--- begin Data segment ---

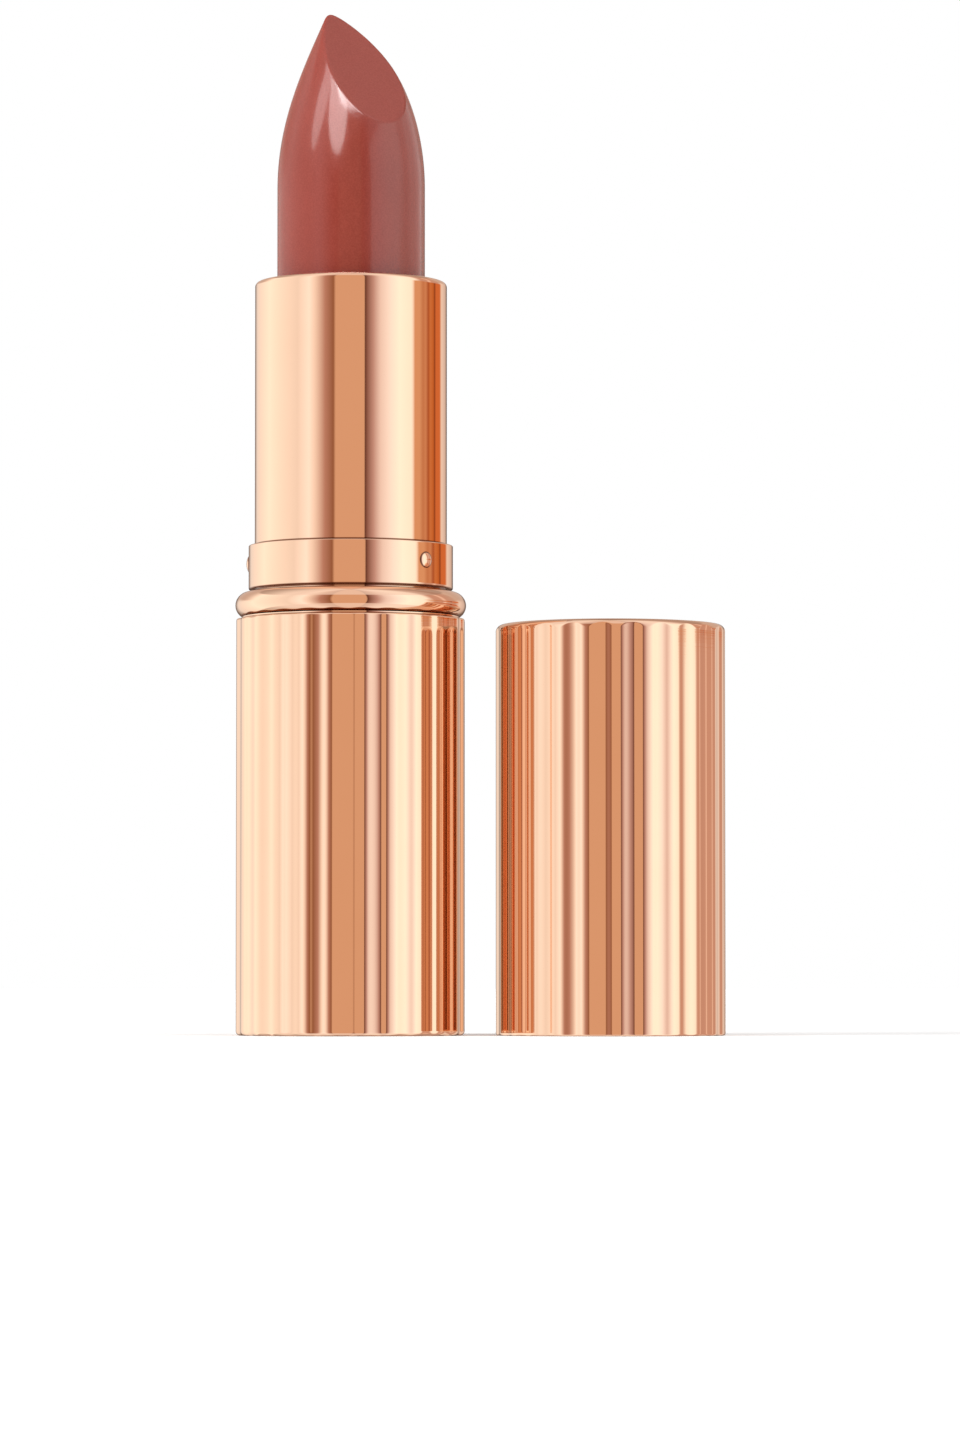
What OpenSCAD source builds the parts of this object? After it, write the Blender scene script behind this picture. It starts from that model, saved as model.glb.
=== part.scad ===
// Twist-up lipstick case: a reeded base, a turning inner tube, the bullet and a slip-on cap.
// Millimetres. The origin is the centre of the base's underside and +Z runs up the case.
// The bullet is shown fully raised, with the cap off and standing on its mouth beside the case.

/* [Case] */
// Outer radius of the base and of the cap
case_r = 9.85; // [9.75:0.05:10.1]
// Height of the base shell
base_h = 35.7; // [35:0.1:36.4]
// Length of the cap
cap_len = 35.2; // [34.6:0.1:38]
// Wall thickness of the drawn base and cap shells
shell_wall = 0.45; // [0.4:0.05:0.5]
// Distance from the axis of the case to the axis of the cap
cap_x = 22.3; // [21:0.1:40]

/* [Reeding] */
// Number of grooves round the base and the cap
groove_count = 24; // [12:1:32]
// Depth of a groove below the outer radius
groove_depth = 0.14; // [0.08:0.01:0.2]
// Radius of the round bottom of a groove
groove_r = 1.15; // [0.8:0.05:1.4]
// Angle of the first groove on the base
base_groove_angle = 14.3; // [0:0.1:30]
// Angle of the first groove on the cap
cap_groove_angle = 9.5; // [0:0.1:30]
// Plain length of the cap above its grooves
cap_plain = 1.1; // [1.1:0.1:3]

/* [Tube and collar] */
// Outer radius of the turning tube
tube_r = 8.25; // [8.2:0.01:8.3]
// Height of the tube's rim above the table
tube_top = 64.7; // [64.2:0.1:65.2]
// Outer radius of the collar that the cap slips over
collar_r = 8.77; // [8.7:0.01:8.8]
// Height of the collar's upper edge
collar_top = 42; // [41.5:0.1:44]
// Height of the pips on the collar
pip_z = 40.4; // [40:0.1:40.6]
// How far a pip stands out of the collar
pip_rise = 0.2; // [0.1:0.02:0.22]

/* [Bullet] */
// Radius of the lipstick bullet
bullet_r = 6.35; // [6.2:0.05:6.35]
// Height at which the bullet starts to taper
taper_z = 71.8; // [70:0.1:73]
// Radius of the arc that the taper follows
taper_arc_r = 31; // [29:0.5:34]
// Slope of the slanted face from level
slant_angle = 51.8; // [45:0.1:55]
// Direction that the slanted face looks in
slant_dir = -50; // [-180:1:180]
// Height at which the slanted face crosses the axis
slant_z = 85.6; // [84:0.1:86]

/* [Twist mechanism] */
// How far the bullet travels
travel = 24.5; // [20:0.1:24.5]
// Rise of the bullet for one full turn of the tube
lead = 16; // [15:0.1:18]
// Radius of the two lugs on the cup
lug_r = 0.9; // [0.7:0.05:0.95]
// Height of the lugs when the bullet is raised
lug_z = 56; // [55.8:0.1:56.2]

/* [Hidden] */
$fn = 96;
past = 1;                      // how far a cutter runs past a face
fit = 0.02;                    // gap of a glued or pressed joint
run = 0.07;                    // gap of a turning or sliding joint

shell_in_r = case_r - shell_wall;
shell_floor = 0.6;
shell_edge_r = 0.4;
lip_edge_r = 0.2;
cap_edge_r = 1;

label_r = 7;
label_t = 0.15;
weight_r = 7.9;
weight_h = 12;

tube_wall = 0.28;
tube_low = 30;
tube_lip_t = 0.5;
tube_lip_r = 6.95;
tube_edge_r = 0.4;
sleeve_r = tube_r - tube_wall - fit;
sleeve_in_r = 7.4;
sleeve_low = 29.5;
sleeve_top = tube_top - 1.1;

guide_r = sleeve_in_r - run;
guide_in_r = 6.88;
guide_low = 26.4;
foot_h = 2;
foot_r = 8.3;
guide_lip_r = 7.75;
guide_lip_low = sleeve_top + 0.1;
guide_lip_top = guide_lip_low + 0.35;
slot_gap = 0.1;

ring_r = 7.9;
ring_in_r = 7.38;
ring_low = guide_low + foot_h;
ring_top = sleeve_low - 0.06;

core_r = shell_in_r - fit;
core_bore_r = tube_r + 0.1;
core_top = base_h - 0.8;
core_web_low = guide_low - 2;
weight_pocket_r = weight_r + 0.1;

bead_minor_r = 1.15;
bead_mid_r = case_r + 0.05 - bead_minor_r;
bead_z = base_h + bead_minor_r;
bead_in_r = tube_r + 0.15;

collar_low = base_h + 2 * bead_minor_r + 0.2;
collar_edge_r = 0.25;
pip_face_r = 0.7;
pip_ball_r = (pip_face_r * pip_face_r + pip_rise * pip_rise) / (2 * pip_rise);
pip_angles = [-42, 71, 183];

cup_r = guide_in_r - 0.08;
cup_in_r = bullet_r + fit;
cup_low = 54;
cup_floor = 1;
cup_top = tube_top - 1.3;
lug_reach = sleeve_r - 0.2;
lug_inner = cup_in_r + 0.1;
bullet_top = 92;

channel_h = 2 * lug_r + 0.4;   // upright height of a cam channel
channel_low = lug_z - travel - channel_h / 2;
channel_top = lug_z + channel_h / 2;
channel_step = 6;              // degrees of turn in one slice of a channel

liner_r = shell_in_r - fit;
liner_low = 0.5;
liner_mouth_r = collar_r + 0.1;
liner_mouth_top = 5.2;
liner_bore_r = tube_r + 0.2;
liner_wall = 0.5;
liner_roof = 0.8;
liner_top = cap_len - shell_floor - 0.1;
snap_r = liner_mouth_r + 0.13;
snap_low = 1.7;
snap_top = 2.9;
mouth_flare = 0.2;

// What a round edge of radius r takes off the corner at the local origin,
// with the solid lying towards -X and in the direction of side along Y.
module edge_cut(r, side) {
    difference() {
        translate([-r, side > 0 ? -past : -r]) square([r + past, r + past]);
        translate([-r, side * r]) circle(r = r);
    }
}

// A plain ring between two heights.
module ring(r_out, r_in, low, top) {
    translate([0, 0, low]) difference() {
        cylinder(h = top - low, r = r_out);
        translate([0, 0, -past]) cylinder(h = top - low + 2 * past, r = r_in);
    }
}

// One round-bottomed groove, which ends in an arch where top is round.
module groove(low, top, round_end) {
    reach = case_r - groove_depth + groove_r;
    translate([reach, 0, low]) cylinder(h = top - low, r = groove_r);
    if (round_end) translate([reach, 0, top]) sphere(r = groove_r);
}

module reeding(low, top, first, round_end) {
    for (i = [0 : groove_count - 1])
        rotate(first + i * 360 / groove_count) groove(low, top, round_end);
}

// Half section of a drawn cup, closed at the bottom.
module cup_section(height, closed_edge_r) {
    difference() {
        square([case_r, height]);
        translate([0, shell_floor]) square([shell_in_r, height]);
        translate([case_r, 0]) edge_cut(closed_edge_r, 1);
        translate([case_r, height]) edge_cut(lip_edge_r, -1);
    }
}

module base_shell() {
    color("#d99a78") difference() {
        rotate_extrude() cup_section(base_h, shell_edge_r);
        reeding(-past, base_h + past, base_groove_angle, false);
        translate([0, 0, -past]) cylinder(h = past + label_t, r = label_r + fit);
    }
}

module base_core() {
    color("ivory") difference() {
        translate([0, 0, shell_floor]) cylinder(h = core_top - shell_floor, r = core_r);
        cylinder(h = core_web_low, r = weight_pocket_r);
        translate([0, 0, guide_low]) cylinder(h = foot_h + past, r = foot_r + fit);
        translate([0, 0, guide_low + foot_h]) cylinder(h = base_h, r = core_bore_r);
    }
}

module base_weight() {
    color("slategray") translate([0, 0, shell_floor + fit]) cylinder(h = weight_h, r = weight_r);
}

module shade_label() {
    color("mistyrose") cylinder(h = label_t, r = label_r);
}

// A half-round bead with a short skirt that drops into the mouth of the base shell.
module bead_ring() {
    color("#e0a585") rotate_extrude() {
        intersection() {
            translate([bead_mid_r, bead_z]) circle(r = bead_minor_r);
            translate([bead_in_r, base_h]) square([case_r, 2 * bead_minor_r]);
        }
        translate([bead_in_r, core_top])
            square([core_r - bead_in_r - fit, base_h - core_top]);
        translate([bead_in_r, base_h])
            square([bead_mid_r - bead_in_r, bead_minor_r]);
    }
}

module guide_tube() {
    slot_w = 2 * (lug_r + slot_gap);
    slot_low = lug_z - travel - lug_r - slot_gap;
    slot_top = lug_z + lug_r + slot_gap;
    color("whitesmoke") difference() {
        union() {
            ring(guide_r, guide_in_r, guide_low, guide_lip_top);
            ring(foot_r, guide_in_r, guide_low, guide_low + foot_h);
            ring(guide_lip_r, guide_in_r, guide_lip_low, guide_lip_top);
        }
        translate([-foot_r, -slot_w / 2, slot_low])
            cube([2 * foot_r, slot_w, slot_top - slot_low]);
    }
}

module drag_ring() {
    color("dimgray") ring(ring_r, ring_in_r, ring_low, ring_top);
}

module tube_shell() {
    color("#dd9f7d") rotate_extrude() difference() {
        translate([tube_lip_r, tube_low]) square([tube_r - tube_lip_r, tube_top - tube_low]);
        translate([0, tube_low - past])
            square([tube_r - tube_wall, tube_top - tube_lip_t - tube_low + past]);
        translate([tube_r, tube_top]) edge_cut(tube_edge_r, -1);
    }
}

// One helical channel through the wall of the cam sleeve.
module cam_channel() {
    height = channel_top - channel_low;
    half_angle = 180 * channel_h / lead;
    inner = sleeve_in_r - 0.4;
    outer = (sleeve_r + 0.2) / cos(half_angle);
    corners = [for (r = [inner, outer], side = [1, -1])
               r * [cos(half_angle), (r == inner ? side : -side) * sin(half_angle)]];
    translate([0, 0, channel_low]) rotate((channel_low - lug_z) * 360 / lead)
        linear_extrude(height = height, twist = -360 * height / lead,
                       slices = ceil(360 * height / lead / channel_step), segments = 4)
            polygon(corners);
}

module cam_sleeve() {
    color("gainsboro") difference() {
        ring(sleeve_r, sleeve_in_r, sleeve_low, sleeve_top);
        for (turn = [0, 180]) rotate(turn) cam_channel();
    }
}

module collar_band() {
    color("#e3a988") difference() {
        union() {
            rotate_extrude() difference() {
                translate([0, collar_low]) square([collar_r, collar_top - collar_low]);
                translate([collar_r, collar_top]) edge_cut(collar_edge_r, -1);
            }
            for (a = pip_angles)
                rotate(a) translate([collar_r + pip_rise - pip_ball_r, 0, pip_z])
                    sphere(r = pip_ball_r);
        }
        translate([0, 0, collar_low - past])
            cylinder(h = collar_top - collar_low + 2 * past, r = tube_r + fit);
    }
}

module carrier_cup() {
    color("white") {
        difference() {
            translate([0, 0, cup_low]) cylinder(h = cup_top - cup_low, r = cup_r);
            translate([0, 0, cup_low + cup_floor]) cylinder(h = cup_top, r = cup_in_r);
        }
        for (turn = [0, 180])
            rotate(turn) translate([lug_inner, 0, lug_z]) rotate([0, 90, 0])
                cylinder(h = lug_reach - lug_inner, r = lug_r);
    }
}

module lipstick_bullet() {
    bullet_low = cup_low + cup_floor + fit;
    color("#b0564c") difference() {
        rotate_extrude() {
            translate([0, bullet_low]) square([bullet_r, taper_z - bullet_low]);
            intersection() {
                translate([0, taper_z]) square([bullet_r, bullet_top - taper_z]);
                translate([bullet_r - taper_arc_r, taper_z]) circle(r = taper_arc_r);
            }
        }
        translate([0, 0, slant_z]) rotate([0, slant_angle, slant_dir])
            translate([-bullet_top, -bullet_top, 0]) cube(2 * bullet_top);
    }
}

module cap_shell() {
    color("#d99a78") translate([cap_x, 0, 0]) difference() {
        translate([0, 0, cap_len]) mirror([0, 0, 1])
            rotate_extrude() cup_section(cap_len, cap_edge_r);
        reeding(-past, cap_len - cap_plain - groove_r / 2, cap_groove_angle, true);
    }
}

// The liner grips the collar at its mouth and clears the tube above that.
module cap_liner() {
    upper_r = liner_bore_r + liner_wall;
    color("#caa08a") translate([cap_x, 0, 0]) rotate_extrude() polygon([
        [liner_mouth_r + mouth_flare, liner_low],
        [liner_r, liner_low],
        [liner_r, liner_mouth_top],
        [upper_r, liner_mouth_top + liner_wall],
        [upper_r, liner_top],
        [0, liner_top],
        [0, liner_top - liner_roof],
        [liner_bore_r, liner_top - liner_roof],
        [liner_bore_r, liner_mouth_top],
        [liner_mouth_r, liner_mouth_top],
        [liner_mouth_r, snap_top],
        [snap_r, snap_top],
        [snap_r, snap_low],
        [liner_mouth_r, snap_low],
        [liner_mouth_r, liner_low + mouth_flare],
    ]);
}

base_shell();
base_core();
base_weight();
shade_label();
bead_ring();
guide_tube();
drag_ring();
tube_shell();
cam_sleeve();
collar_band();
carrier_cup();
lipstick_bullet();
cap_shell();
cap_liner();
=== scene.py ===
import math

import bpy
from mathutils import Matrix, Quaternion, Vector


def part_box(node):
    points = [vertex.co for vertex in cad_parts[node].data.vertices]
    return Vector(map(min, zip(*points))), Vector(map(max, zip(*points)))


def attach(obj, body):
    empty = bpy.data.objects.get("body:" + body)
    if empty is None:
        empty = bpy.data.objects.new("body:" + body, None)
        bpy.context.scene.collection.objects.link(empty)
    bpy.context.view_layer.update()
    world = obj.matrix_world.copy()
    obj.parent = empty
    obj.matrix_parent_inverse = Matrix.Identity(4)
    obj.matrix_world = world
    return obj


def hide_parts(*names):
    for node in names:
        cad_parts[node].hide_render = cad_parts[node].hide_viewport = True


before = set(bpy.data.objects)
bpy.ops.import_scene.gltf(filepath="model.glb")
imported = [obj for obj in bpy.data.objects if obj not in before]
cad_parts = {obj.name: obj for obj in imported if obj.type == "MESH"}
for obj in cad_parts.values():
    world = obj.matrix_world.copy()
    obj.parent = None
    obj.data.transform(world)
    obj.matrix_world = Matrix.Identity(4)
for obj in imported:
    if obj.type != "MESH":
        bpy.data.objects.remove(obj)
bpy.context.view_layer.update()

mm = 0.001
tiny = 1e-7                    # closer than this counts as touching
poleShare = 0.3                # a closed flat end starts with a ring this share of the radius
print("frame loaded:", len(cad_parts), "nodes")


def deselectAll():
    bpy.ops.object.select_all(action="DESELECT")


def editMode(piece, pick="VERT"):
    # the select mode is set first, so that edges marked in code stay as they were marked
    bpy.context.tool_settings.mesh_select_mode = (pick == "VERT", pick == "EDGE", pick == "FACE")
    deselectAll()
    bpy.context.view_layer.objects.active = piece
    piece.select_set(True)
    bpy.ops.object.mode_set(mode="EDIT")


def objectMode():
    bpy.ops.object.mode_set(mode="OBJECT")


def roundOver(midRadius, midHeight, radius, startDeg, endDeg, steps):
    # points of an arc in a half section, 0 degrees points outwards and 90 up
    points = []
    for step in range(steps + 1):
        turn = math.radians(startDeg + (endDeg - startDeg) * step / steps)
        points.append((midRadius + radius * math.cos(turn), midHeight + radius * math.sin(turn)))
    return points


def onAxis(height):
    return Vector((0, 0, height))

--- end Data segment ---

*Do this:* Return the exact lines from the line with "base_shell();" to the line with "obj.matrix_world = world", inclusive of both, with nothing added.

*Complete response:*
base_shell();
base_core();
base_weight();
shade_label();
bead_ring();
guide_tube();
drag_ring();
tube_shell();
cam_sleeve();
collar_band();
carrier_cup();
lipstick_bullet();
cap_shell();
cap_liner();
=== scene.py ===
import math

import bpy
from mathutils import Matrix, Quaternion, Vector


def part_box(node):
    points = [vertex.co for vertex in cad_parts[node].data.vertices]
    return Vector(map(min, zip(*points))), Vector(map(max, zip(*points)))


def attach(obj, body):
    empty = bpy.data.objects.get("body:" + body)
    if empty is None:
        empty = bpy.data.objects.new("body:" + body, None)
        bpy.context.scene.collection.objects.link(empty)
    bpy.context.view_layer.update()
    world = obj.matrix_world.copy()
    obj.parent = empty
    obj.matrix_parent_inverse = Matrix.Identity(4)
    obj.matrix_world = world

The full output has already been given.